10 Maggie Matthias [Lyrics] [Back to top]
Meg's grandmother, Maggie Matthias, was born in a tiny pit village (long since demolished) in County Durham, into a Welsh mining family. The song is both a brief life story and an imagined snapshot of her early life, based on what is known about her. (clarinet choir: Kate)

11 Y Dyn Heb Fochyn [Back to top]
Meg wrote the first tune a long while ago, and when Kate came up with the second, they became inextricably linked. We rather like the deliberate 'swing/straight' rhythmic tension in the arrangement.

12 The Discomfit of Lloyd George [Back to top]
Meg and Dave were in a cafe in Bangor, perusing a newspaper during the MPs expenses scandal. A local character pronounced: "if Lloyd George were alive today, he'd be spinning in his grave!" A tune just had to be written. The percussion on this track is something of a tribute to Harold 'Danny' Denningberg (1923-2011), erstwhile Mayor of Godalming, and drummer/caller with 'The Boffins', the band run by Neil's dad (in which both Neil and Meg cut their ceilidh teeth, on bass guitar). On this track Neil plays Danny's own percussion set, which we now own.

13 Don't Tell Me What to Sing [Back to top]
This is a response to the feeling that individuals must behave, think and create in a stereotypical way, to fit other people's expectations.

14 Seven Stars [Back to top]
Another tune of ours that has been in existence for many years before this recording. It was written in Bethesda when Neil was off work ill, and he didn't discover until much later that there were already other tunes with this title.

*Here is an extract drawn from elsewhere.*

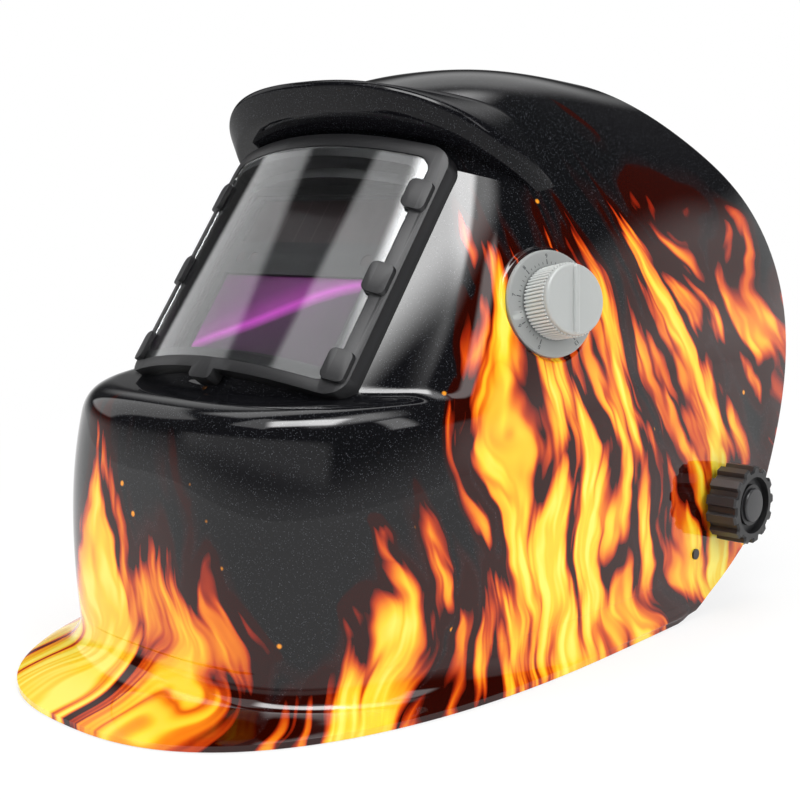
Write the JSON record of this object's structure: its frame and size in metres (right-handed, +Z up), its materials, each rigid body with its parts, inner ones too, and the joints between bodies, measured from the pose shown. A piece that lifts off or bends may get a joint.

15 A Moon to Hang Coats On [Back to top]
Just as Meg's solo squeezebox introduced the dawn at the beginning of the album, we thought a second solo performance (this time from Neil) would be an appropriate way to bring it to a close. After the bustle and variety of a busy day, a crescent moon invites us to quiet reflection, before it all begins again tomorrow...

16 Folk Song For the Working Man ('hidden track')
In these days of digital CDs, one cannot 'hide' a track very easily. A pity, we say!
Anyway, this tongue-in-cheek lament does just what it says on the tin!